Eğitim almaya başladıklarını ancak TSK'nın 2016 yılının şubat ayında hava harekatı düzenlediğini ve 4 örgüt mensubunun öldüğünü, kendisinin de yaralandığını aktaran F.Y, yaralandığında bilincini kaybettiğini, gözlerini açtığında ise kendisini Şırnak'ın Cizre ilçesinin karşısında bulunan Suriye'nin Derik beldesinde PKK'nın Suriye kolu YPG'nin hastane olarak kullandığı binada bulduğunu ifade etti. Yaklaşık 20 gün tedavi gördükten sonra oradan ayrıldığını belirten F.Y, şöyle devam etti:
"Buradan PYD'nin işgalinde bulunan köyde PKK'ya ait askeri eğitim kampına gönderildim. Bu kampta Kandil'de yarım kalan eğitimin ikinci bölümü yani askeri eğitim verildi. Burada ben 15 gün silah eğitimi aldım.
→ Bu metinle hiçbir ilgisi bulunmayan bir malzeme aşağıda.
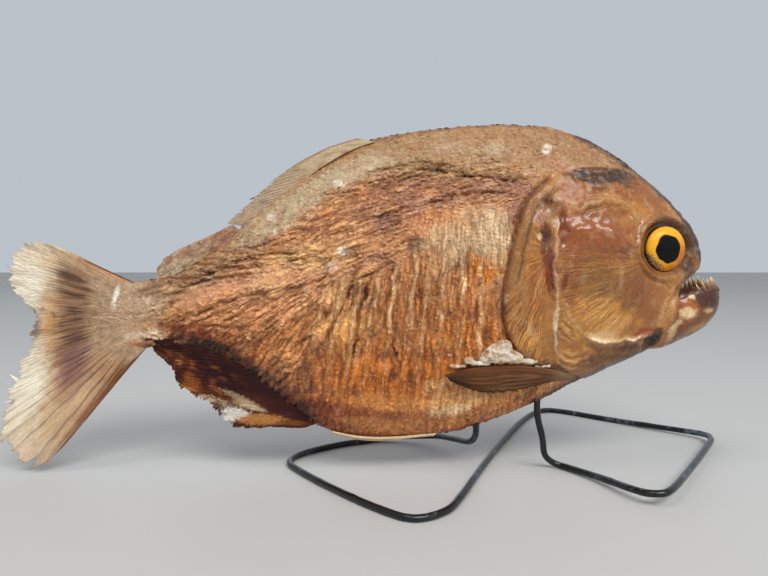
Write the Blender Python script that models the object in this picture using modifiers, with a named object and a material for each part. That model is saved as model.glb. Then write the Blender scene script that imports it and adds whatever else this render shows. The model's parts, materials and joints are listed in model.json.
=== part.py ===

El bombası ve ağır silahların eğitimini aldım ve kullandım. Herkes bu eğitimi görür. Daha sonra buradaki PKK'lılara yeteneklerine göre branş eğitimi verilir. Branş eğitimi alan kişilerin yüzleri tanınmamak için devamlı olarak kapalıdır. Kimse birbirini görmez, tanımaz. Burada verilen branş eğitimlerinden bazıları, siyasal alan faaliyetleri, suikastçı eğitimi, el yapımı patlayıcıların yapımı, tuzaklama şeklinde eğitimlerdir hatta el yapımı patlayıcı üzerine branş eğitimi alan bir kişi eğitim sırasında sırtındaki çanta içerisinde bulunan zaman ayarlı bombanın patlaması sonucu öldüğünü gördüm. Bu şahıs daha önceden Mardin Kızıltepe Mezopotamya Kültür Merkezi'nde (KHK ile kapatılan) faaliyet gösteren 'Herekol' kod isimli kişiydi."
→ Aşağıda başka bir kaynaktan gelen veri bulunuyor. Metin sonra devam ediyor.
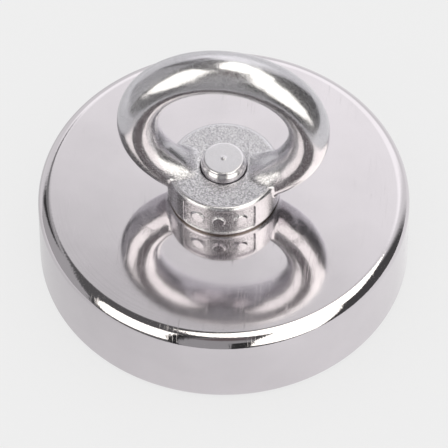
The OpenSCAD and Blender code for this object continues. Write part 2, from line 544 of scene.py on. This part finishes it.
def cast_nickel(name, tint):
    """Plated casting: a polished ring, and a granular skin on the hub and where the ring joins it."""
    n = Nodes(name)
    parts = n.add("SeparateXYZ", {0: n.place}).outputs
    height = parts[2]
    radius = n.from_axis(parts)
    hub_top = NUT_FOOT + HUB_H
    uneven = n.math("MULTIPLY", n.math("SUBTRACT", n.noise(260, 2.0), 0.5), 4 * MM)
    level = n.math("ADD", height, uneven)
    skin_zone = n.spread(level, hub_top + 2.6 * MM, hub_top + 0.4 * MM, smooth=True)
    side_zone = n.spread(height, hub_top - 0.15 * MM, hub_top - 0.6 * MM)
    # the hub's top edge is rubbed smooth
    rubbed = n.math("MULTIPLY", n.spread(radius, HUB_TOP_R - 0.8 * MM, HUB_TOP_R - 0.5 * MM),
                    n.spread(height, hub_top + 0.15 * MM, hub_top))
    taper = (HUB_FOOT_R - HUB_TOP_R) / HUB_H
    skin_r = n.math("ADD", radius, n.math("MULTIPLY", height, taper))
    full_r = HUB_FOOT_R + NUT_FOOT * taper
    sunk = n.spread(skin_r, full_r - 0.14 * MM, full_r - 0.22 * MM)
    sunk = n.math("MULTIPLY", sunk, n.spread(parts[1], 0.0, -1 * MM))
    sunk = n.math("MULTIPLY", sunk, side_zone)
    skin = n.math("MULTIPLY", skin_zone, n.spread(n.math("MAXIMUM", side_zone, rubbed), 0, 1, 1.0, 0.12))
    skin = n.math("MULTIPLY", skin, n.spread(parts[1], 6 * MM, -4 * MM, 0.5, 1.0))
    skin = n.math("MAXIMUM", skin, n.math("MULTIPLY", sunk, 0.9))
    # grains big enough to see, and satin too fine to see
    grains = n.spread(n.noise(3800, 2.0, roughness=0.6), 0.36, 0.64)
    satin = n.spread(n.noise(15000, 1.0), 0.54, 0.61)
    mottle = n.spread(n.noise(420, 3.0), 0.3, 0.75)
    speckle = n.math("MULTIPLY", n.math("ADD", mottle, grains), 0.5)
    polished = n.blend(speckle, tuple(c * 0.86 for c in tint) + (1,), tuple(c * 1.04 for c in tint) + (1,))
    cast = n.blend(grains, tuple(c * 0.58 for c in tint) + (1,), tuple(c * 1.02 for c in tint) + (1,))
    # painted shade: a dark brown band in the corner under the hub's foot, where shade falls
    painted_foot_shade = n.spread(height, NUT_FOOT + 0.5 * MM, NUT_FOOT + 0.25 * MM)
    n.set(Base_Color=n.blend(painted_foot_shade, n.blend(skin, polished, cast), (0.22, 0.19, 0.17, 1)), Metallic=1.0)
    rough = n.math("ADD", 0.13, n.math("MULTIPLY", satin, 0.4))
    rough = n.math("ADD", rough, n.math("MULTIPLY", mottle, 0.03))
    n.set(Roughness=n.math("ADD", rough, n.math("MULTIPLY", skin, 0.06)))
    wave = n.bump(n.noise(330, 2.0), 0.008 * MM)
    grainy = n.math("ADD", 0.22, n.math("MULTIPLY", skin, 0.78))
    n.set(Normal=n.bump(grains, 0.02 * MM, below=wave, strength=grainy))
    return n.material


def turned_steel(name, tint):
    """Plated steel with the fine rings that turning leaves."""
    n = Nodes(name)
    mottle = n.noise(900, 3.0)
    n.set(Base_Color=n.blend(mottle, tint + (1,), tuple(c * 0.93 for c in tint) + (1,)), Metallic=1.0)
    n.set(Roughness=n.spread(mottle, 0.3, 0.7, 0.17, 0.25))
    rings = n.bump(turning_lines(n, 9000.0, 1.0), 0.0008 * MM)
    n.set(Normal=n.bump(mottle, 0.002 * MM, below=rings))
    return n.material


def resin_black(name):
    """Poured resin: dark, glossy, with shallow pits and a slightly wavy face."""
    n = Nodes(name)
    cloud = n.noise(700, 3.0)
    pits = n.spread(n.noise(1500, 1.0), 0.28, 0.34)
    n.set(Base_Color=n.blend(cloud, (0.010, 0.010, 0.012, 1), (0.030, 0.030, 0.034, 1)))
    n.set(Roughness=n.spread(cloud, 0.3, 0.7, 0.22, 0.38))
    n.set(Normal=n.bump(pits, 0.04 * MM, below=n.bump(n.noise(500), 0.05 * MM)))
    return n.material


def glue_amber(name):
    """The hidden bond above the magnet."""
    n = Nodes(name)
    cloud = n.noise(500, 3.0)
    n.set(Base_Color=n.blend(cloud, (0.50, 0.40, 0.18, 1), (0.38, 0.29, 0.11, 1)))
    n.set(Roughness=n.spread(cloud, 0.3, 0.7, 0.35, 0.5), Normal=n.bump(cloud, 0.03 * MM))
    return n.material


# ---------------------------------------------------------------- pieces on the frame

def place(piece, body, node, slot, material):
    """Gives a piece its material and its body, and hides the frame's node that it stands for. slot is not
    used.
    """
    piece.data.materials.append(material)
    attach(piece, body)
    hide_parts(node)


NICKEL = (0.70, 0.663, 0.692)
CAST = (0.66, 0.645, 0.68)
BOLT = (0.72, 0.70, 0.73)
MAGNET_NICKEL = (0.66, 0.63, 0.61)
BRASS = (0.62, 0.45, 0.20)

place(make_pot(), "pot", "pot_shell", "plated_steel", mirror_nickel("mirror_nickel", NICKEL))
magnet = make_ring("ring_magnet_plated", MAGNET_R, BUSH_R, MAGNET_FACE, MAGNET_TOP, 0.35 * MM)
place(magnet, "pot", "ring_magnet", "plated_magnet", mirror_nickel("magnet_nickel", MAGNET_NICKEL, 0.16))
resin = make_ring("outer_epoxy_poured", RESIN_R, MAGNET_R, RESIN_FACE, WELL_TOP, 0.12 * MM)
place(resin, "pot", "outer_epoxy_ring", "resin", resin_black("resin_black"))
glue = make_ring("glue_layer_film", GLUE_R, GLUE_BORE_R, GLUE_LOW, GLUE_TOP, 0.04 * MM)
place(glue, "pot", "glue_layer", "glue", glue_amber("glue_amber"))
bush = make_ring("bore_bush_turned", BUSH_R, BUSH_R - BUSH_WALL, BUSH_FACE, WELL_TOP, 0.25 * MM)
place(bush, "pot", "bore_bush", "bush_brass", turned_steel("turned_brass", BRASS))
place(make_bolt(), "bolt", "countersunk_bolt", "bolt_steel", turned_steel("bolt_nickel", BOLT))
place(make_eye_nut(), "eye_nut", "eye_nut", "plated_casting", cast_nickel("cast_nickel", CAST))


# ---------------------------------------------------------------- camera

CAMERA_AZIMUTH = math.radians(5.8)
CAMERA_ELEVATION = math.radians(52.79)
CAMERA_ROLL = math.radians(-0.31)
CAMERA_DISTANCE = 0.8665
CAMERA_TARGET_Z = 6.49 * MM
LENS_MM = 428.4

AHEAD = Vector((-math.sin(CAMERA_AZIMUTH), math.cos(CAMERA_AZIMUTH), 0))
RIGHT = Vector((math.cos(CAMERA_AZIMUTH), math.sin(CAMERA_AZIMUTH), 0))
UP = Vector((0, 0, 1))


def make_camera():
    """The photograph's viewing angle."""
    data = bpy.data.cameras.new("camera")
    data.lens, data.sensor_width = LENS_MM, 36
    data.clip_start, data.clip_end = 0.05, 20
    camera = bpy.data.objects.new("camera", data)
    bpy.context.scene.collection.objects.link(camera)
    back = UP * math.sin(CAMERA_ELEVATION) - AHEAD * math.cos(CAMERA_ELEVATION)
    camera.location = UP * CAMERA_TARGET_Z + back * CAMERA_DISTANCE
    aim = (-back).to_track_quat("-Z", "Y").to_matrix().to_4x4()
    camera.rotation_euler = (aim @ Matrix.Rotation(CAMERA_ROLL, 4, "Z")).to_euler()
    bpy.context.scene.camera = camera


# ---------------------------------------------------------------- studio

def direction(azimuth, elevation):
    """Unit vector to a place in the studio. Azimuth is from straight ahead, positive to the right."""
    a, e = math.radians(azimuth), math.radians(elevation)
    return (AHEAD * math.cos(a) + RIGHT * math.sin(a)) * math.cos(e) + UP * math.sin(e)


# Tones of what the studio is lit with.
WHITE = (1.0, 1.0, 1.0)
WARM = (1.0, 0.985, 0.90)
DUSKY = (1.0, 0.82, 0.82)

# What the metal reflects, painted in this order: level, tone, and the corners of a convex patch.
# A corner is azimuth, elevation and half the softness, in degrees, of the edge that starts there.
STUDIO_LEVEL = 0.08
PATCHES = (
    # dim ceiling on the left
    (0.12, WHITE, ((-178, 20, 3), (-165, 80, 3), (60, 80, 3), (10, 40, 3), (-80, 20, 3))),
    # wall on the left, with something darker on it
    (0.47, WHITE, ((-113, -55, 2), (-106, 18, 2), (-52, 57, 1.5), (8, 46, 4), (8, -55, 4))),
    (0.05, WHITE, ((-47, 8, 3), (-54, 8, 3), (-57, 46, 3), (-45, 53, 2), (-39, 38, 3))),
    # pale paper behind, higher on its right, and best lit near its upper edge
    (0.84, WHITE, ((-58, -60, 3), (-60, 2, 5), (60, 55, 9), (66, -60, 6))),
    (1.32, WHITE, ((-24, 24, 8), (-25, 39.8, 6.5), (35, 55.8, 8), (42, 16, 8))),
    # a dim gap above it, on the left
    (0.25, WHITE, ((-45, 53, 2), (-14, 46, 2), (-16, 39, 3), (-42, 36, 3))),
    # the room behind the camera
    (0.38, WHITE, ((-153, -60, 1), (-158, 30, 4), (-172, 73, 3), (168, 73, 4), (164, 18, 2),
                   (178, -60, 2))),
    (0.15, DUSKY, ((-160, 44, 6), (-168, 66, 3), (-176, 74, 3), (168, 73, 4), (163, 40, 6))),
    (0.03, WHITE, ((-149, -60, 1), (-149, 62, 1), (-155, 62, 1), (-157, -60, 1))),
    (0.04, WHITE, ((163, -60, 1), (163, 22, 2), (177, 18, 1), (177, -60, 1))),
    # softboxes, with something dim under the left one
    (0.16, WHITE, ((-152, -60, 1), (-151, -5, 1), (-114, -5, 1), (-121, -60, 1))),
    (2.2, WARM, ((-152, -10, 0.8), (-146, 62, 0.8), (-97, 54, 1), (-117, -9, 1))),
    (2.2, WARM, ((131, -26, 1.5), (108, 44, 1), (145, 61, 1.2), (165, 22, 1), (167, -22, 1.5))),
    # lights overhead, mostly to the right
    (2.45, WARM, ((-142, 75, 1), (-25, 75.5, 1), (9, 60, 1), (50, 53.5, 1), (97, 42, 1.5),
                  (118, 42, 1), (146, 61, 1), (175, 74, 1.5))),
)
FLOOR_LEVEL = 0.865
FLOOR_TONE = 0.16              # the share of it that is lit from above; the rest glows
SHEET_R, SHEET_AHEAD = 149 * MM, 104 * MM
SHEET_LIFT_MM = 0.005          # keeps the sheet's face clear of the floor's
ROOM_R, FLOOR_R = 2.4, 2.3


def only_in_reflections(thing):
    """Keeps a piece of the studio out of the picture and out of the floor's light."""
    thing.visible_camera = False
    thing.visible_diffuse = False
    thing.visible_shadow = False
    thing.visible_transmission = False


def studio_paint(name):
    """Glowing material for the studio's shell, painted by the direction from the magnet."""
    n = Nodes(name)
    n.tree.nodes.remove(n.shader)
    look = n.add("VectorMath", {0: n.place}, operation="NORMALIZE").outputs[0]
    paint = (STUDIO_LEVEL,) * 3 + (1,)
    for level, tone, corners in PATCHES:
        ways = [direction(a, e) for a, e, _ in corners]
        middle = sum(ways, Vector((0, 0, 0)))
        inside = 1.0
        for k, way in enumerate(ways):
            across = way.cross(ways[(k + 1) % len(ways)]).normalized()
            if across.dot(middle) < 0:
                across = -across
            soft = math.sin(math.radians(corners[k][2]))
            past = n.add("VectorMath", {0: look, 1: across}, operation="DOT_PRODUCT").outputs["Value"]
            inside = n.math("MULTIPLY", inside, n.spread(past, -soft, soft, smooth=True))
        paint = n.blend(inside, paint, tuple(level * t for t in tone) + (1,))
    light = n.add("Emission", {"Color": paint})
    n.tree.links.new(light.outputs[0], n.tree.nodes["Material Output"].inputs["Surface"])
    n.material.cycles.emission_sampling = "NONE"
    return n.material


def make_shell():
    """A glowing shell around everything, seen only in reflections."""
    bpy.ops.mesh.primitive_uv_sphere_add(segments=64, ring_count=32, radius=ROOM_R)
    shell = bpy.context.object
    shell.name = "studio_shell"
    shell.data.materials.append(studio_paint("studio_paint"))
    only_in_reflections(shell)


def floor_paper(name, uneven):
    """Plain pale studio paper, partly glowing so that shadows on it stay faint.

    uneven gives it a painted shadow: its glow is darker in a stretch to the left of the magnet, where the
    magnet shades the floor."""
    n = Nodes(name)
    tooth = n.noise(900, 3.0)
    low, high = FLOOR_TONE * 0.99, FLOOR_TONE
    glow = FLOOR_LEVEL - FLOOR_TONE
    n.set(Base_Color=n.blend(tooth, (high, high, high, 1), (low, low, low, 1)), Roughness=0.9)
    n.set(Normal=n.bump(tooth, 0.01 * MM))
    n.shader.inputs["Specular IOR Level"].default_value = 0.0
    n.shader.inputs["Emission Color"].default_value = (1, 1, 1, 1)
    # painted shadow: the glow is dimmed to the left of the magnet
    if uneven:
        to_right = n.add("VectorMath", {0: n.place, 1: RIGHT}, operation="DOT_PRODUCT").outputs["Value"]
        off = n.math("ABSOLUTE", n.math("ADD", to_right, 42 * MM))
        glow = n.spread(off, 0, 60 * MM, glow - 0.17, glow + 0.05)
    n.join(glow, n.shader.inputs["Emission Strength"])
    n.material.cycles.emission_sampling = "NONE"
    return n.material


def make_floor():
    """The floor, and the pale sheet under the magnet that the metal reflects in its place, with a painted
    shadow on its left.
    """
    bpy.ops.mesh.primitive_circle_add(vertices=96, radius=FLOOR_R, fill_type="NGON")
    floor = bpy.context.object
    floor.name = "floor"
    floor.data.materials.append(floor_paper("floor_paper", False))
    floor.visible_glossy = False
    bpy.ops.mesh.primitive_circle_add(vertices=96, radius=1, fill_type="NGON")
    sheet = bpy.context.object
    sheet.name = "sheet"
    middle = Matrix.Translation(AHEAD * SHEET_AHEAD + UP * SHEET_LIFT_MM * MM)
    sheet.data.transform(middle @ Matrix.Scale(SHEET_R, 4))
    # the sheet's paper carries the painted shadow to the left of the magnet
    sheet.data.materials.append(floor_paper("sheet_paper_painted_shadow", True))
    only_in_reflections(sheet)


def make_world():
    """Even white light for the floor, and a paper-white backdrop. Reflections see the shell instead."""
    world = bpy.data.worlds.new("world")
    bpy.context.scene.world = world
    world.use_nodes = True
    tree = world.node_tree
    background = tree.nodes["Background"]
    background.inputs["Color"].default_value = (1, 1, 1, 1)
    rays = tree.nodes.new("ShaderNodeLightPath")
    level = tree.nodes.new("ShaderNodeMapRange")
    level.inputs["To Min"].default_value = 1.0
    level.inputs["To Max"].default_value = FLOOR_LEVEL
    tree.links.new(rays.outputs["Is Camera Ray"], level.inputs["Value"])
    tree.links.new(level.outputs[0], background.inputs["Strength"])
    world.cycles_visibility.glossy = False


make_camera()
make_world()
make_shell()
make_floor()
bpy.context.scene.view_settings.view_transform = "Standard"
Sanık F.Y, daha sonra Türkiye'de gençleri örgütleyip devlet kurumlarına ait bina ve araçlara kundaklama eylemi gibi ses getirecek eylemler yapılması için Gaziantep'e gönderildiğini ve yakalandığını belirtti.
Örgütün yönetimi hakkında da detaylı bilgiler veren sanık F.Y, şunları kaydetti:
"PYD/YPG, PKK/KCK'nın Suriye koludur. Bildiğim kadarıyla 2012 yılında PKK, Suriye'ye mühimmat ve militanlarını göndererek buradaki halkı örgütleyerek bu yapıyı sağlamlaştırmaya çalıştı. YPG içerisindeki üst düzey komutanların tamamı Kandil'den gönderilmiştir ve Kandil'e bağlı olarak faaliyet yürütürler.
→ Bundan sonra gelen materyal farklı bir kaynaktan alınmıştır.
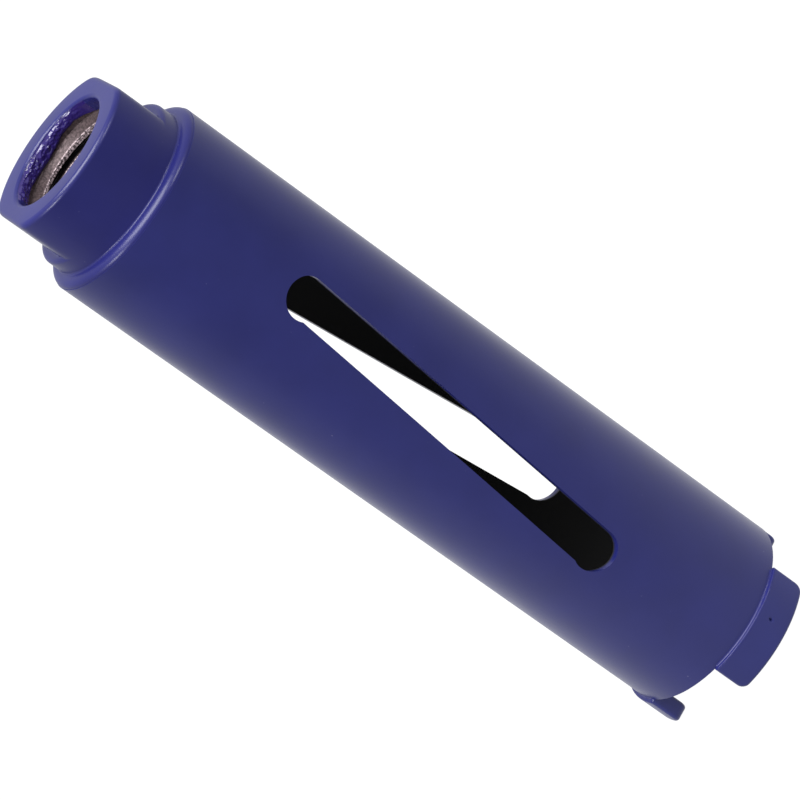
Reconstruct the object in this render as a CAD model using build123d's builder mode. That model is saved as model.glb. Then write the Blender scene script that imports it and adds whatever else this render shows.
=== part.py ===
from build123d import *
from math import cos, radians, sin
import os

# Dry diamond core bit, nominally 38 mm by 150 mm. All sizes are in millimetres and degrees.
# The bit stands on its cutting segments: Z = 0 is their cutting face, and +Z runs up the axis to the hub.
# The hub's two spanner flats face +X and -X.

overall_length = 152.0

# Barrel tube
tube_radius = 18.0
tube_wall = 1.75
tube_bottom = 6.75

# Slanted slots through the tube wall, each drilled out at both ends. They are cut by hand, so the
# two differ a little. Each row holds the slot's lower and upper angle, the angles of its lower and
# upper hole, and the angle that the cutter came in from.
slot_width = 7.3
slot_hole_radius = 3.8
slot_lower_z = 38.9
slot_upper_z = 107.8
slot_rows = (
    (-97.2, -77.8, -97.7, -78.8, -82.0),
    (80.8, 101.1, 80.8, 101.1, 98.0),
)

# Diamond segments on the lower rim. They are brazed on by hand, so their spacing is a little uneven.
segment_middle_angles = (-79.0, 47.0, 160.5)
segment_arc = 68.9
segment_height = tube_bottom
segment_outer_radius = 18.75
segment_thickness = 3.25
segment_corner_round = 1.6
segment_edge_break = 0.5

# Hub, turned from one bar
hub_shoulder_drop = 14.3
hub_shoulder_radius = 17.9
hub_shoulder_round = 1.3
hub_boss_radius = 15.75
hub_boss_round = 1.2
hub_spigot_length = 8.0
hub_spigot_chamfer = 0.8
hub_spigot_clearance = 0.02

# Spanner flats, milled from the face down to the round collar
flat_across = 27.8
flat_length = 9.3
collar_round = 0.9

# Bore of the hub, at the minor diameter of its half-inch pipe thread
bore_radius = 9.32
bore_chamfer = 0.9
mouth_radius = 10.6
mouth_depth = 3.4
mouth_edge_break = 0.8

# Heights and radii that follow
tube_bore_radius = tube_radius - tube_wall
tube_top = overall_length - hub_shoulder_drop
shoulder_face = tube_top + hub_shoulder_round
collar_top = overall_length - flat_length
spigot_radius = tube_bore_radius - hub_spigot_clearance
spigot_end = tube_top - hub_spigot_length
segment_inner_radius = segment_outer_radius - segment_thickness

os.makedirs("parts", exist_ok=True)


# Hub: the boss has two milled flats, and its face is rounded off all the way round. It stands on the
# turned collar, with the shoulder and the spigot below. The bore goes through them all.
with BuildPart() as hub:
    with BuildSketch(Plane.XY.offset(collar_top - collar_round)):
        Circle(hub_boss_radius)
        Rectangle(flat_across, 2 * hub_boss_radius, mode=Mode.INTERSECT)
    extrude(amount=flat_length + collar_round)
    fillet(hub.faces().sort_by(Axis.Z)[-1].edges(), radius=hub_boss_round)

    with BuildSketch(Plane.XZ):
        with BuildLine():
            FilletPolyline(
                (0, collar_top),
                (hub_boss_radius, collar_top),
                (hub_boss_radius, shoulder_face),
                (hub_shoulder_radius, shoulder_face),
                (hub_shoulder_radius, tube_top),
                radius=(collar_round, 0, hub_shoulder_round),
            )
            Polyline(
                (hub_shoulder_radius, tube_top),
                (spigot_radius, tube_top),
                (spigot_radius, spigot_end + hub_spigot_chamfer),
                (spigot_radius - hub_spigot_chamfer, spigot_end),
                (0, spigot_end),
                (0, collar_top),
            )
        make_face()
    revolve(axis=Axis.Z)

    mouth_bottom = overall_length - mouth_depth
    with BuildSketch(Plane.XZ):
        with BuildLine():
            Polyline(
                (0, spigot_end),
                (bore_radius + bore_chamfer, spigot_end),
                (bore_radius, spigot_end + bore_chamfer),
                (bore_radius, mouth_bottom - mouth_radius + bore_radius),
                (mouth_radius, mouth_bottom),
                (mouth_radius, overall_length - mouth_edge_break),
                (mouth_radius + mouth_edge_break, overall_length),
                (0, overall_length),
                close=True,
            )
        make_face()
    revolve(axis=Axis.Z, mode=Mode.SUBTRACT)

hub.part.label = "hub"
export_step(hub.part, "parts/hub.step")


# Barrel tube: a plain tube with two slots. Each slot leans around the tube, and it is cut straight
# in from one side through one wall only, on a plane that faces the cutter.
with BuildPart() as barrel_tube:
    with BuildSketch(Plane.XY.offset(tube_bottom)):
        Circle(tube_radius)
        Circle(tube_bore_radius, mode=Mode.SUBTRACT)
    extrude(amount=tube_top - tube_bottom)

    for lower_angle, upper_angle, lower_hole_angle, upper_hole_angle, cutter_angle in slot_rows:
        facing = radians(cutter_angle)
        outward = Vector(cos(facing), sin(facing), 0)
        around = Vector(-sin(facing), cos(facing), 0)
        across = [
            tube_radius * sin(radians(angle - cutter_angle))
            for angle in (lower_angle, upper_angle, lower_hole_angle, upper_hole_angle)
        ]
        middle_line = Edge.make_line((across[0], slot_lower_z), (across[1], slot_upper_z))
        with BuildSketch(Plane(origin=(0, 0, 0), x_dir=around, z_dir=outward)):
            SlotArc(middle_line, slot_width)
            with Locations((across[2], slot_lower_z), (across[3], slot_upper_z)):
                Circle(slot_hole_radius)
        extrude(amount=tube_radius + tube_wall, mode=Mode.SUBTRACT)

barrel_tube.part.label = "barrel_tube"
export_step(barrel_tube.part, "parts/barrel_tube.step")


# Diamond segments: curved blocks on the tube's lower end, proud of it inside and out. The two
# ends of each cutting face are well rounded, and the outer edges below the joint are broken.
for index, middle_angle in enumerate(segment_middle_angles):
    start_angle = middle_angle - segment_arc / 2
    with BuildPart() as segment:
        with BuildSketch():
            with BuildLine():
                outer = CenterArc((0, 0), segment_outer_radius, start_angle, segment_arc)
                inner = CenterArc((0, 0), segment_inner_radius, start_angle, segment_arc)
                Line(outer @ 0, inner @ 0)
                Line(outer @ 1, inner @ 1)
            make_face()
        extrude(amount=segment_height)
        cutting_face = segment.faces().sort_by(Axis.Z)[0]
        fillet(cutting_face.edges().filter_by(GeomType.LINE), radius=segment_corner_round)
        outer_face = segment.faces().sort_by(SortBy.AREA)[-1]
        below_joint = outer_face.edges().filter_by_position(
            Axis.Z, 0, segment_height, inclusive=(True, False)
        )
        chamfer(below_joint, length=segment_edge_break)

    segment.part.label = f"segment_{index + 1}"
    export_step(segment.part, f"parts/segment_{index + 1}.step")
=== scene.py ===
import bpy
import bmesh
import math
from mathutils import Matrix, Vector, noise


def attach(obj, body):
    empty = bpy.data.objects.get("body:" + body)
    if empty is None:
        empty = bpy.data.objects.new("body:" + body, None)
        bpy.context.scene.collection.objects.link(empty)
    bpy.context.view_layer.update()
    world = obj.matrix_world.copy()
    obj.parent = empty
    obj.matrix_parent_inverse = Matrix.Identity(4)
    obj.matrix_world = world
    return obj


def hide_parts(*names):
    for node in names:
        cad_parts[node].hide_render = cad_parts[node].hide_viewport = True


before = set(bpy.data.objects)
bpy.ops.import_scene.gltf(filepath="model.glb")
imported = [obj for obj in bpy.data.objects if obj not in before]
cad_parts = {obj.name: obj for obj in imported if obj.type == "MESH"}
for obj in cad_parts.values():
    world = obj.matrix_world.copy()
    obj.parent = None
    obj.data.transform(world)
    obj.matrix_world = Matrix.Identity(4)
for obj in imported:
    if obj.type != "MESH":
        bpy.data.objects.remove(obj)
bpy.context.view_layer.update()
shot = bpy.context.scene


# Camera: a long lens that looks down on the upright bit. It is rolled, so the bit lies aslant in
# the frame with its hub at the upper left.
camera_data = bpy.data.cameras.new("camera")
camera_data.sensor_width = 36.0
camera_data.lens = 206.93
camera_data.clip_start = 0.05
camera_data.clip_end = 20.0
camera = bpy.data.objects.new("camera", camera_data)
shot.collection.objects.link(camera)
camera.matrix_world = Matrix((
    (0.572502, 0.81951, -0.024958, -0.020044),
    (-0.331339, 0.203412, -0.921312, -0.718147),
    (-0.749964, 0.535734, 0.387998, 0.379197),
    (0.0, 0.0, 0.0, 1.0),
))
shot.camera = camera
shot.view_settings.view_transform = "Standard"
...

"HDP ve DBP gibi siyasi partiler, 'Kobani'deki sivil halka yardım' adı altında Türkiye'de yardımlar ve paralar topladılar. Toplanan bu yardım ve paraları PKK'ya verdiler. PKK da bu yardımları YPG'nin ihtiyaçlarında kullandı." diyen sanık F.Y, gönderilen paralarla silah alındığını hatta 2 aşiretin de PKK aracılığıyla YPG'ye silah ve maddi yardımda bulunduğunu ifade etti.